Μακεδνόν. Stein doubts whether H. means to connect the Dorians with the Macedonians (cf. viii. 43), arguing that H., if he had believed this, would have explained the unusual form (Μακεδνόν) by the common one (Μακεδών). It seems, however, as if H. must have been thinking of the claim of the Macedonian kings to be Argives (cf. v. 22. 2; viii. 137); but this would prove nothing as to connexion of the races. He may be referring to some unknown tradition, connecting the Dorians in north-west Thessaly with their Macedonian neighbours to the north; e. g. Myres (J. H. S. xxvii. 178) shows that in the Homeric Catalogue the strip of coast between Mount Olympus and the Axius is unaccounted for; he argues that the Dorians (unknown to Homer except in Od. xix. 177) had already reached this.

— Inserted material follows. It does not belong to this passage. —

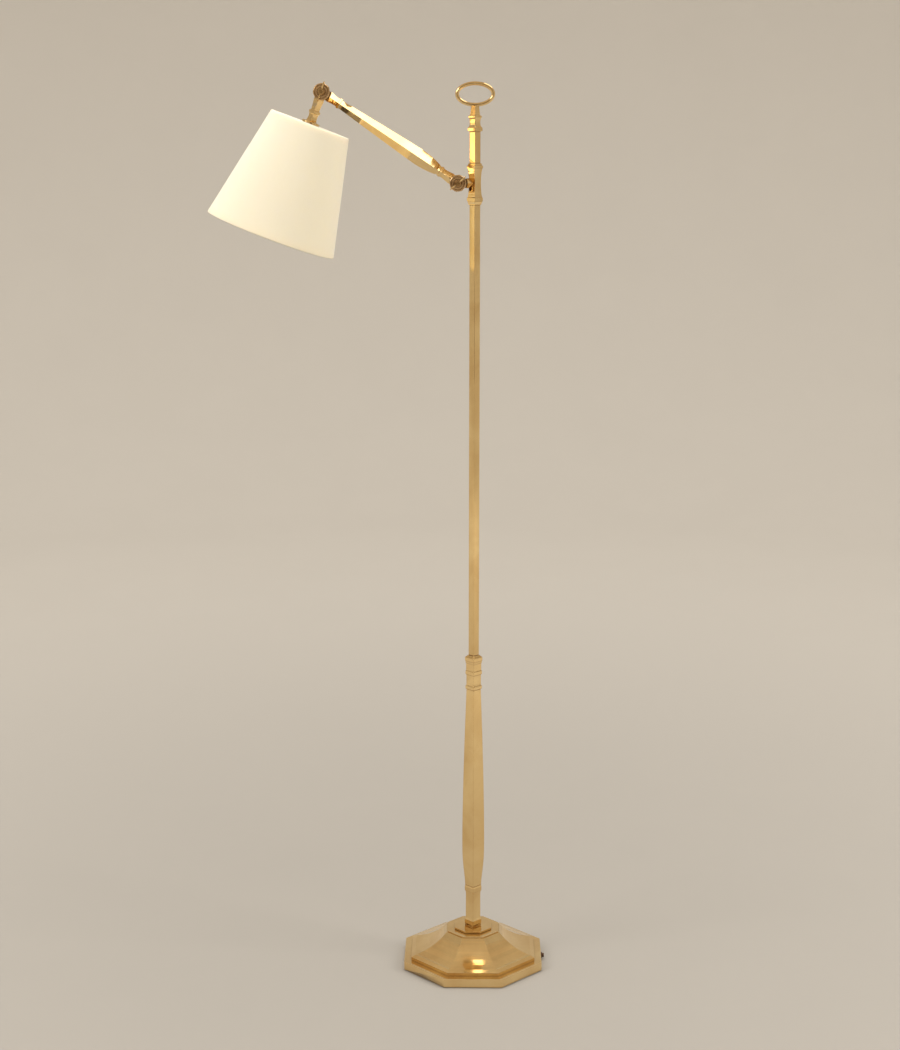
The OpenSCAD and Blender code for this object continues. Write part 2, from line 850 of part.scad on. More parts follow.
module holder_body() {
    color([0.12, 0.08, 0.06])
        at_head()
            along_x()
                difference() {
                    rod(holder_r, body_w, body_w + body_len);
                    rod(socket_r, socket_w, body_w + body_len + cut);
                    rod(cable_bore, body_w - cut, socket_w + cut);
                }
}

module holder_contacts() {
    color([0.75, 0.6, 0.3])
        at_head()
            along_x()
                difference() {
                    union() {
                        translate([-11, -3, socket_w]) cube([22, 6, 0.8]);
                        rod(3.4, socket_w, socket_w + 2.8);
                    }
                    rod(cable_bore, socket_w - cut, socket_w + 1.2);
                }
}

module bulb_cap() {
    color([0.75, 0.75, 0.78])
        at_head()
            along_x()
                union() {
                    rod(bulb_cap_r, bulb_cap_w + 3, bulb_cap_w + bulb_cap_len);
                    translate([0, 0, bulb_cap_w]) cylinder(h = 3, r1 = 4.5, r2 = 9);
                    rod(4, bulb_cap_w - 0.7, bulb_cap_w);
                }
}

neck_w = bulb_cap_w + bulb_cap_len;
module bulb_outline(w) {
    translate([0, bulb_w]) circle(r = bulb_r - w);
    polygon([[0, neck_w], [bulb_cap_r - 0.1 - w, neck_w], [bulb_cap_r + 0.2 - w, neck_w + 10],
        [bulb_r * 0.87 - w, bulb_w - bulb_r * 0.5], [0, bulb_w]]);
}

module bulb_glass() {
    color([1, 0.95, 0.85, 0.5])
        at_head()
            along_x()
                rotate_extrude()
                    intersection() {
                        difference() {
                            bulb_outline(0);
                            bulb_outline(0.9);
                        }
                        translate([0, neck_w]) square([2 * bulb_r, 4 * bulb_r]);
                    }
}

module bulb_mount() {
    color([0.9, 0.9, 0.85])
        at_head()
            along_x()
                union() {
                    rod(5, neck_w, neck_w + 3);
                    rod(2, neck_w, bulb_w - 10);
                    rod(6, bulb_w - 10, bulb_w + 8);
                }
}

felt_pad();
base_plinth();
base_weight();
base_cover();
seat_plate();
cable_gland();
tie_tube();
tie_nut();
tie_washer();
column_foot();
baluster();
column_collar();
pole();
elbow_collar();
upper_stem();
stem_cap();
stem_stud();
ring_handle();
column_cable();
elbow_bolt();
elbow_friction_washer();
elbow_disc();
elbow_wing_nut();
arm_elbow_end();
arm_bar();
arm_head_end();
arm_cable();
head_bolt();
head_friction_washer();
head_disc();
head_wing_nut();
head_stem();
gallery_disc();
head_cable();
holder_nipple();
shade_spider();
shade_bottom_wire();
shade_cover();
holder_cap();
holder_body();
holder_contacts();
bulb_cap();
bulb_glass();
bulb_mount();
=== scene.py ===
import json
import math

import bmesh
import bpy
from mathutils import Matrix, Vector, noise


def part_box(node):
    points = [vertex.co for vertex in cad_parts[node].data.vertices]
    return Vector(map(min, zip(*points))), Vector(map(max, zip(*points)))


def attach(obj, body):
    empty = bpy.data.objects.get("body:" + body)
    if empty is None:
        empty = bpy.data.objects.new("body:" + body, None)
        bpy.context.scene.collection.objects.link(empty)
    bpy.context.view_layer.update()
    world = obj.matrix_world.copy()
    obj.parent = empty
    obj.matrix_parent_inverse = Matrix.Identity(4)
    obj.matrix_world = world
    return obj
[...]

Δρυοπίδα. D. was the original name of the lower part of the Pindus valley, which in historic times was Doris (viii. 31; cf. Strabo, 434). The Dryopians originally dwelt on both sides of Mount Oeta, and south as far as Parnassus; they are said to have been expelled from the coast by the Malians, and by Heracles from the Pindus valley (Apollod. ii. 7. 7). Heracles was especially honoured by the Malians (vii. 176. 3), and in the east of Central Greece generally (Meyer, ii. 166). Here the Dorians learned his worship, and made his son Hyllus to be adopted by king Aegimius, and so to be the ancestor of the Spartan kings. The expelled Dryopes settled at Hermione and Asine in the Peloponnese (viii. 73. 2), at Styra (viii. 46. 4), and Carystus in Euboea (Thuc. vii. 57. 4); also in Cythnus (viii. 46. 4) and in Ionia (146. 1). For an account of the Dryopes, based in part on cult usage, cf. Paus. iv. 34. 6.

οὕτως: i. e. they get their Dorian name when they conquer the Peloponnese. This is probably wrong; ‘it is native in the upper Cephissus valley’ (Meyer, ii. 47).